# Provided data
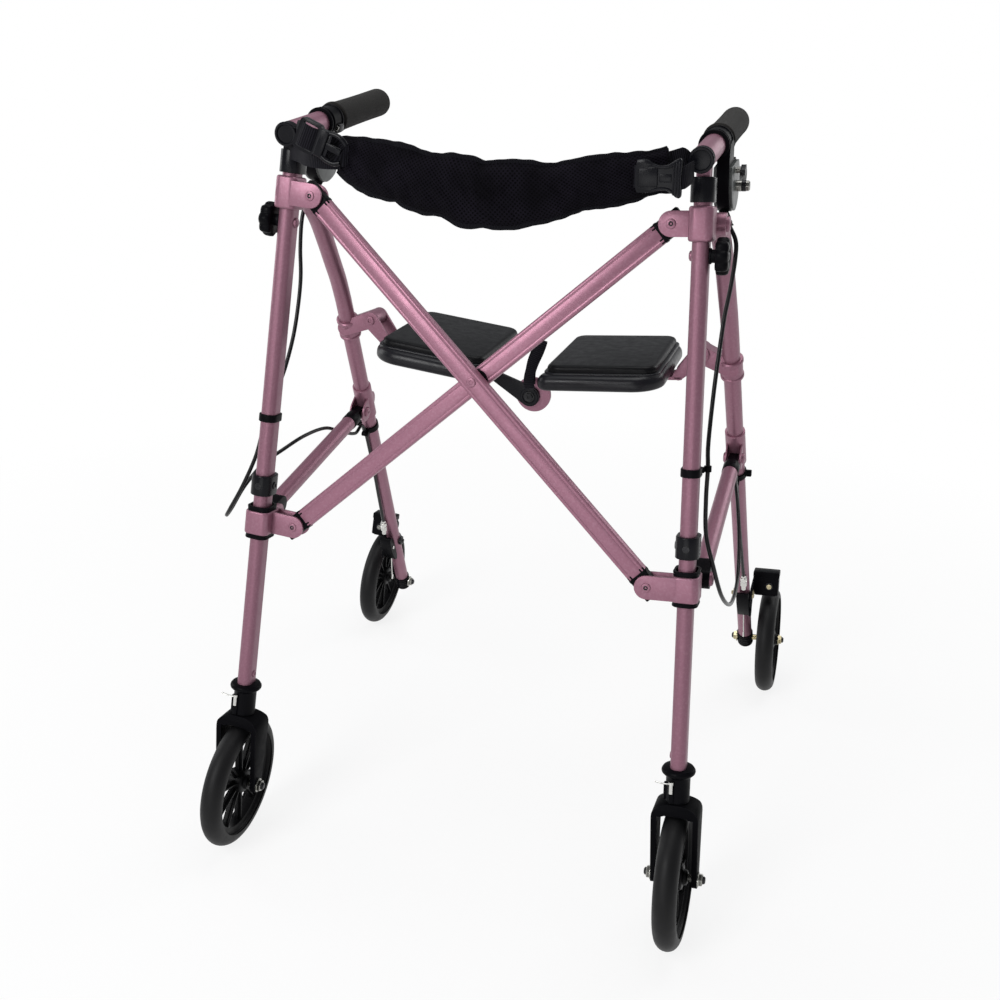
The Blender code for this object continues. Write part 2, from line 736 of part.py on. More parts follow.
def clevis(side, offset, level, bars_side):
    """Two ears in the plane of the cross, and the rivet through them."""
    frame = clevis_frame(side)
    forward = BAR_FORWARD[bars_side]
    turn = Matrix(((1, 0, 0), (0, 0, -1), (0, 1, 0))).to_4x4()
    facing = frame @ Matrix.Translation((0.0, 0.0, level)) @ turn
    inner = forward - BAR_THICK / 2 - TOUCH_GAP
    outer = forward + BAR_THICK / 2 + TOUCH_GAP
    ear = slot_outline((-side * offset, 0.0), (-side * EAR_ROOT, 0.0), EAR_RADIUS, 4)
    pieces = [plate([ear], inner - EAR_THICK, inner, facing),
              plate([ear], outer, outer + EAR_THICK, facing)]
    spot = facing @ Matrix.Translation((-side * offset, 0.0, 0.0))
    front = outer + EAR_THICK
    back = inner - EAR_THICK
    pin = [(0.0, front + RIVET_HEAD_HEIGHT), (RIVET_HEAD_RADIUS, front + RIVET_HEAD_HEIGHT),
           (RIVET_HEAD_RADIUS, front - RIVET_SINK), (PIVOT_PIN_RADIUS, front - RIVET_SINK),
           (PIVOT_PIN_RADIUS, back + RIVET_SINK), (RIVET_HEAD_RADIUS, back + RIVET_SINK),
           (RIVET_HEAD_RADIUS, back - RIVET_HEAD_HEIGHT), (0.0, back - RIVET_HEAD_HEIGHT)]
    return pieces, turned(pin, spot, PIN_FACETS)


def ear_reach(bars_side, hand):
    """How far a collar's body goes forward, or back for hand -1, to cover its ear."""
    return hand * BAR_FORWARD[bars_side] + BAR_THICK / 2 + TOUCH_GAP + EAR_THICK + EAR_SINK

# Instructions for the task
Write the material out again word for word.

# Solution
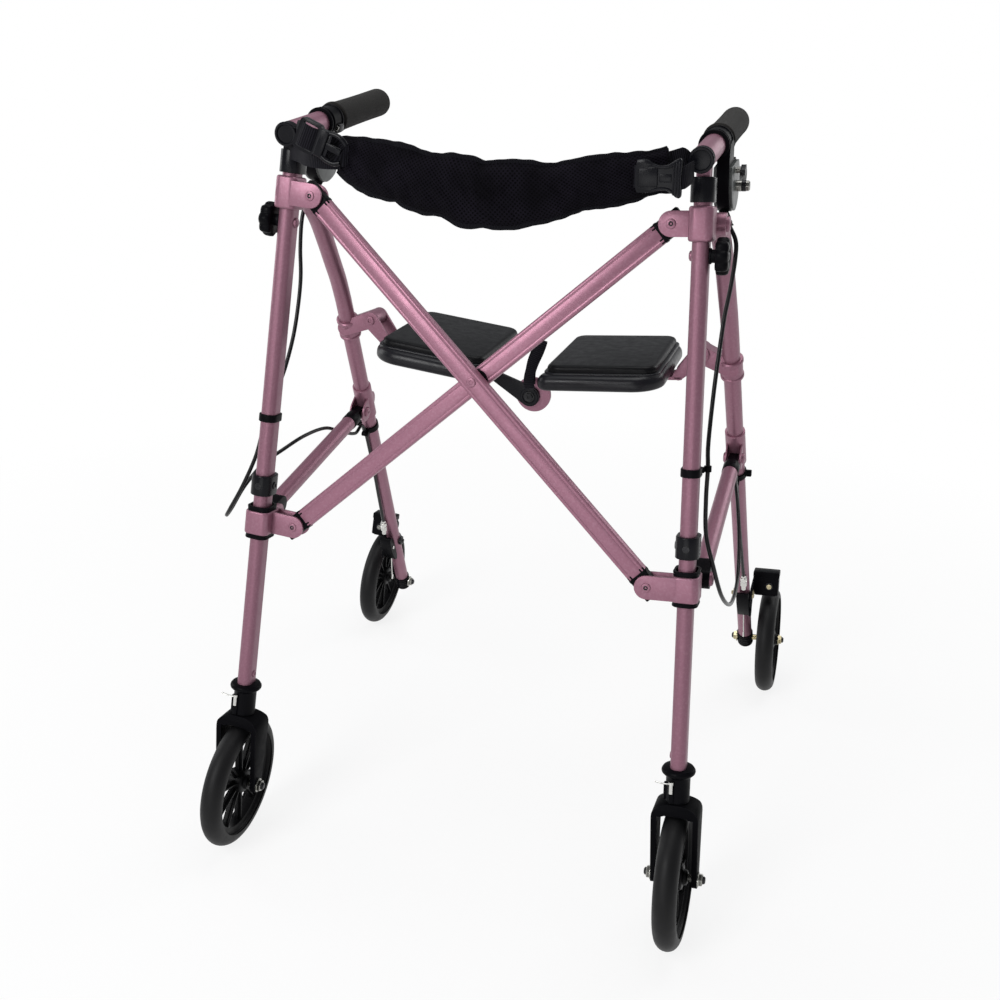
The Blender code for this object continues. Write part 2, from line 736 of part.py on. More parts follow.
def clevis(side, offset, level, bars_side):
    """Two ears in the plane of the cross, and the rivet through them."""
    frame = clevis_frame(side)
    forward = BAR_FORWARD[bars_side]
    turn = Matrix(((1, 0, 0), (0, 0, -1), (0, 1, 0))).to_4x4()
    facing = frame @ Matrix.Translation((0.0, 0.0, level)) @ turn
    inner = forward - BAR_THICK / 2 - TOUCH_GAP
    outer = forward + BAR_THICK / 2 + TOUCH_GAP
    ear = slot_outline((-side * offset, 0.0), (-side * EAR_ROOT, 0.0), EAR_RADIUS, 4)
    pieces = [plate([ear], inner - EAR_THICK, inner, facing),
              plate([ear], outer, outer + EAR_THICK, facing)]
    spot = facing @ Matrix.Translation((-side * offset, 0.0, 0.0))
    front = outer + EAR_THICK
    back = inner - EAR_THICK
    pin = [(0.0, front + RIVET_HEAD_HEIGHT), (RIVET_HEAD_RADIUS, front + RIVET_HEAD_HEIGHT),
           (RIVET_HEAD_RADIUS, front - RIVET_SINK), (PIVOT_PIN_RADIUS, front - RIVET_SINK),
           (PIVOT_PIN_RADIUS, back + RIVET_SINK), (RIVET_HEAD_RADIUS, back + RIVET_SINK),
           (RIVET_HEAD_RADIUS, back - RIVET_HEAD_HEIGHT), (0.0, back - RIVET_HEAD_HEIGHT)]
    return pieces, turned(pin, spot, PIN_FACETS)


def ear_reach(bars_side, hand):
    """How far a collar's body goes forward, or back for hand -1, to cover its ear."""
    return hand * BAR_FORWARD[bars_side] + BAR_THICK / 2 + TOUCH_GAP + EAR_THICK + EAR_SINK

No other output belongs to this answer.